The game is a squad-based, turn-based strategy game, played over a series of campaign missions (28, by the look of it, plus a similar number of ‘extra missions’) on the besieged SS TALWAR. You control six soldiers from a selection of 12, each of whom gains experience and levels, unlocking new abilities. You can also buy and sell armor and weapons, as well as receive them as rewards for missions, but many seem to only be for flavor, having no obvious effect on a soldier’s stats. The game plays a lot like the combat part of the original XCOM / UFO: Enemy Unknown from the 1990s. You can swap out characters between missions, which is excellent, allowing you to pick and choose as you like, or even double-up on some character types. There’s no character customisation, but there is a good range of abilities across the 12 characters, so you can try a few different play styles.

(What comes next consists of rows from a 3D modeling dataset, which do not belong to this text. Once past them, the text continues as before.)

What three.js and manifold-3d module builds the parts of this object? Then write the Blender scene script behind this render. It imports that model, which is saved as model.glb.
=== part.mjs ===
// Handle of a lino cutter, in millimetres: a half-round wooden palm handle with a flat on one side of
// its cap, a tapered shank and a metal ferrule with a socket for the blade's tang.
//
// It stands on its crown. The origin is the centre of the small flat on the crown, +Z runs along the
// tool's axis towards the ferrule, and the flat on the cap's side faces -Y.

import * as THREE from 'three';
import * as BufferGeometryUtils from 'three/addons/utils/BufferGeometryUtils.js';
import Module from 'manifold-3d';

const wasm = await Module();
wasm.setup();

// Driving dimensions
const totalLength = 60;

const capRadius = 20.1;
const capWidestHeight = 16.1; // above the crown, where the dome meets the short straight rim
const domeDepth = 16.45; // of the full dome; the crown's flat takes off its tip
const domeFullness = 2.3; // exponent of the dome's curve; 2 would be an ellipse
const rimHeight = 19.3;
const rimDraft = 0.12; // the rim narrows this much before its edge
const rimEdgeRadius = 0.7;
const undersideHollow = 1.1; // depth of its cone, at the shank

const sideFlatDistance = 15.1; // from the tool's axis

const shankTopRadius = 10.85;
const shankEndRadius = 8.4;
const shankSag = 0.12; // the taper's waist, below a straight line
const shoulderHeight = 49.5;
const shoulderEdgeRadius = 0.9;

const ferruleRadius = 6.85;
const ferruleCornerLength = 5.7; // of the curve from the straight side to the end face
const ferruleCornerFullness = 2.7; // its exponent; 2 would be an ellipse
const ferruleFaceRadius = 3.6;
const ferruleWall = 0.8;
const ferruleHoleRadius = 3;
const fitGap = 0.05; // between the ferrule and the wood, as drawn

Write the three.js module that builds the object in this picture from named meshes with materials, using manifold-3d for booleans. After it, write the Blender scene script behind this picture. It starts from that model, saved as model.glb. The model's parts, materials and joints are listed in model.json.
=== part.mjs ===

Most of the game rules are explained via a Rules tab, but anyone familiar with turn-based squad games should find them relatively straightforward. For some reason you can’t check the rules in-mission, either; you can only do it from the lobby. There’s no overwatch, which is a bit of a shame; the counterattack feature that replaces it works well enough in response to enemies that directly attack a unit, but movement through fire zones or attacking other soldiers will not trigger a counterattack. There are a few other silly game mechanics, too, such as the 15-85% range for attacks and criticals, and the undo movement feature, which is great, but lets you move to collect power-up items and then undo your movement.

Other than that, it’s typical turn-based combat, and it’s mostly very well done. Each character has an Action Point (AP) pool and a number of actions or abilities to use, each of which uses a certain number of APs. Movement costs differ between characters, too, allowing your faster and lighter soldiers to move further and do more than your slower and heavier ones. There are no restrictions on ordering of moving and shooting; as long as you have the APs you can do what you want. Once you’ve moved all your soldiers it’s the aliens’ turn, and so on until you’ve met the mission objectives (usually kill everything that moves) or died.

There’s no manual saving in missions, but the game does have an auto-save feature that seems to save at the beginning of each turn.

Unfortunately, there are a number of gameplay issues that detract from what would otherwise be an excellent game. First, it’s one of the most unstable non-EA games I’ve played in the last few years. It’s crashed on me about once an hour, which is bad enough, but all but one of those crashes has been when I’ve just finished a mission. And that lovely auto-save feature I just mentioned? It doesn’t work; the game deletes the auto-save when this happens and I’m left having to redo the mission again, losing the progression and item I just received.

Less important, but still annoying, are the weird interface issues mentioned earlier, line of sight that doesn’t quite make sense, weird pathing stuff-ups on one mission that made characters walk around the whole map to cover two hexes, and the numerous grammar errors throughout. It’s the crashing issue that drove me to give up, though.

Verdict

Strike Team Hydra ended up disappointing me for all the wrong reasons. The presentation is good, there’s a lot to do, and the core gameplay is great fun. But the game interface is glitchy and fiddly, and the game is often unstable, crashing at the worst possible times. This would be excusable to a degree if you could save mid-mission, but the auto-save system doesn’t cope and all too often I’ve lost whole missions. It’s got to the point now that I just can’t be bothered trying anymore.

If you’re a fan of turn-based strategy and don’t mind a few rough edges then Strike Team Hydra is definitely one to watch and pick up once the stability issues have been fixed. I would love to recommend it, but until the developers fix the crashing I’m not going to.